With an objective to develop custom-made kits for infectious diseases, we work with the Walter Reed Army Institute of Medical Research, Maryland, US, to develop a complete panel of diagnostic devices for leishmania infection.
At Cellabs, we have made progress towards the identification of people, who are exposed to malaria before the appearance of symptoms. We have developed a reliable malaria antibody diagnostic test to assess exposure to malaria. This assay, called Pan Malaria Antibody, CELISA, detects exposure to all four main species of human malaria including P. falciparum, P. vivax, P. malariae and P. ovale, of which the first three are relevant to India.
This assay could be useful in Indian regions that are non-endemic for malaria, in order to assess whether local people are exposed to the infection or not and to help control seasonal malaria outbreaks following the monsoon rains. Indians move around in significant numbers for festivals, business or pilgrimages. Such movements of population from non-endemic to endemic regions often result in travellers being exposed to malaria.
Cellabs has recently developed a novel and highly sensitive invitro diagnostic test to overcome the shortfalls of traditional Giemsa microscopy. The Rapimal-FA test is a direct immuno fluorescence microscopic test where a monoclonal antibody labelled with a fluorescent dye (FITC) is used to stain directly, the malaria parasites in blood smears. We have also developed another immuno fluorescence test for malaria targeting P. vivax parasites. These two immuno fluorescence tests are useful for analyzing blood smears of actual malaria parasites. They provide a simpler, quicker and more reliable way to diagnose malaria infection than conventional Giemsa microscopy, even at low parasitemia.

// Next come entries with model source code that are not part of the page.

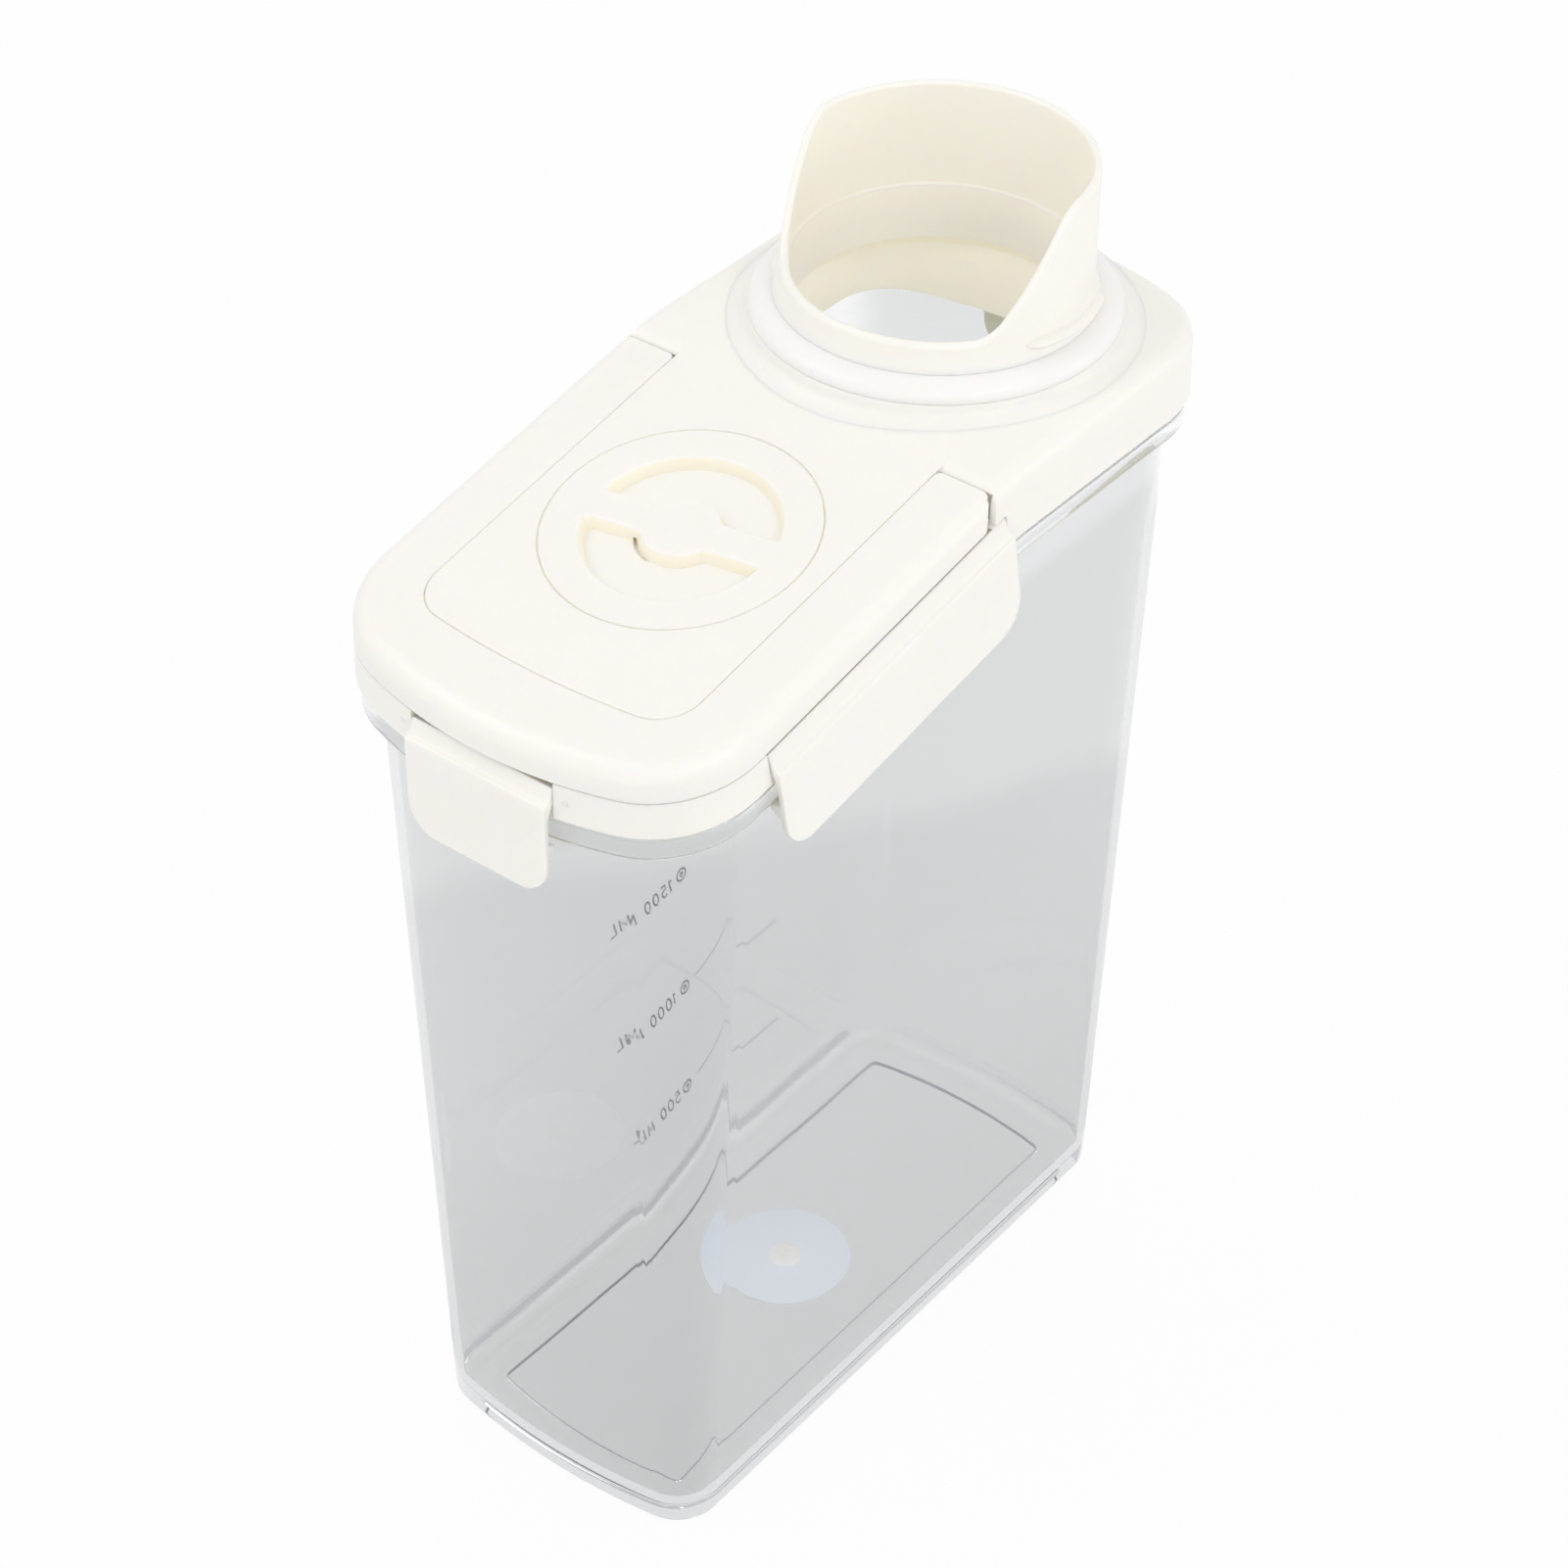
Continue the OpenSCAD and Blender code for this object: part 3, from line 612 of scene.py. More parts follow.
def row_solid(ys, half, d0, d1):
    """Solid between two depths, of rows across the lid with a half width at each y."""
    b, rows = Build(), []
    for y, w in zip(ys, half):
        z = float(lid_top(y))
        rows.append([(-w, y, z - d0), (w, y, z - d0), (w, y, z - d1), (-w, y, z - d1)])
    b.loft(rows, ends=True)
    return b


def half_width(plan, y):
    """Half width of an outline at y."""
    right = plan[:len(plan) // 2 + 1]
    return np.interp(y, right[:, 1], right[:, 0])


def inside_rows(plan, y0, y1):
    """Rows from y0 to y1 that fill an outline, close together at the lid's bend."""
    lo, hi = plan[:, 1].min() + 0.01, plan[:, 1].max() - 0.01
    ys = [y for y in plan[:len(plan) // 2 + 1, 1] if max(lo, y0) < y < min(hi, y1)]
    at_bend = [BEND + k * BLEND / 2 for k in range(-2, 3)]
    ys = sorted(set(np.round(ys + [max(lo, y0), min(hi, y1)] + at_bend, 3)))
    ys = [y for y in ys if y0 - 1e-6 <= y <= y1 + 1e-6 and lo <= y <= hi]
    return ys, [max(float(half_width(plan, y)), 0.4) for y in ys]


def panel_plan(d):
    """The centre panel's outline, moved out by d."""
    return outline(PANEL_W + 2 * d, -2 * PANEL_FRONT + 2 * d, PANEL_R + d, PANEL_END)


def island(d, flare):
    """Upright core with the centre panel's outline, moved out by d, whose edge at the lid's
    surface rolls inwards with radius flare."""
    b = Build()
    rings = [at_z(panel_plan(d), 200), under_top(panel_plan(d), flare)]
    for a in np.radians([22.5, 45, 67.5, 90]):
        rings.append(under_top(panel_plan(d - flare * (1 - math.cos(a))),
                               flare * (1 - math.sin(a)) - 0.02))
    rings.append(at_z(panel_plan(d - flare), 300))
    b.loft(rings, ends=True)
    return b


def pivot_rod(r, side, x0, x1, lowest=None):
    """Rod along the handle's axis, flat below a depth where lowest is given."""
    p = circle(r, 48) + (PIVOT_Y, PIVOT_Z)
    if lowest is not None:
        p[:, 1] = np.maximum(p[:, 1], lid_top(p[:, 0]) - lowest)
    return tool(prism(p, *sorted((side * x0, side * x1))))


def handle_room():
    """Everything beside the centre panel, down to the ledge that the handle lies on."""
    y0, roll, far = HANDLE_END + GAP, 4.5, -200
    back = arc(y0 + roll, float(lid_top(y0 + roll)) - roll, roll, 180, 97, 8)
    room = tool(prism([(far, float(lid_top(far)) - REBATE), (y0, float(lid_top(y0)) - REBATE)]
                      + back + [(y0 + roll, 300), (far, 300)], -BIG, BIG))
    boolean(room, [tool(island(GAP, 0.45))], "DIFFERENCE")
    return room


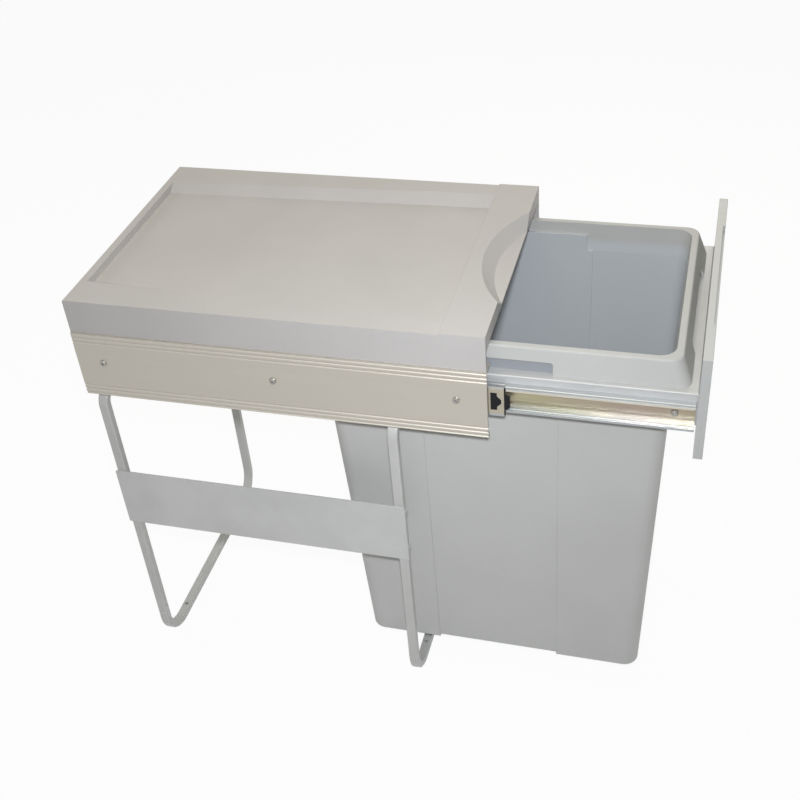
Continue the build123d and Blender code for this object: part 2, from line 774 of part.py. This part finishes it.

Cellabs has also recently developed another in vitro diagnostic test for malaria that is ideally suited for use in blood banks and which provides a highly sensitive detection even at low parasitemia, where conventional Giemsa microscopy commonly fails to provide a reliable diagnosis. This new assay, Quantimal pLDH CELISA, can measure the number of malaria parasites in infected patient blood samples down to a few parasites, per microlitre of blood.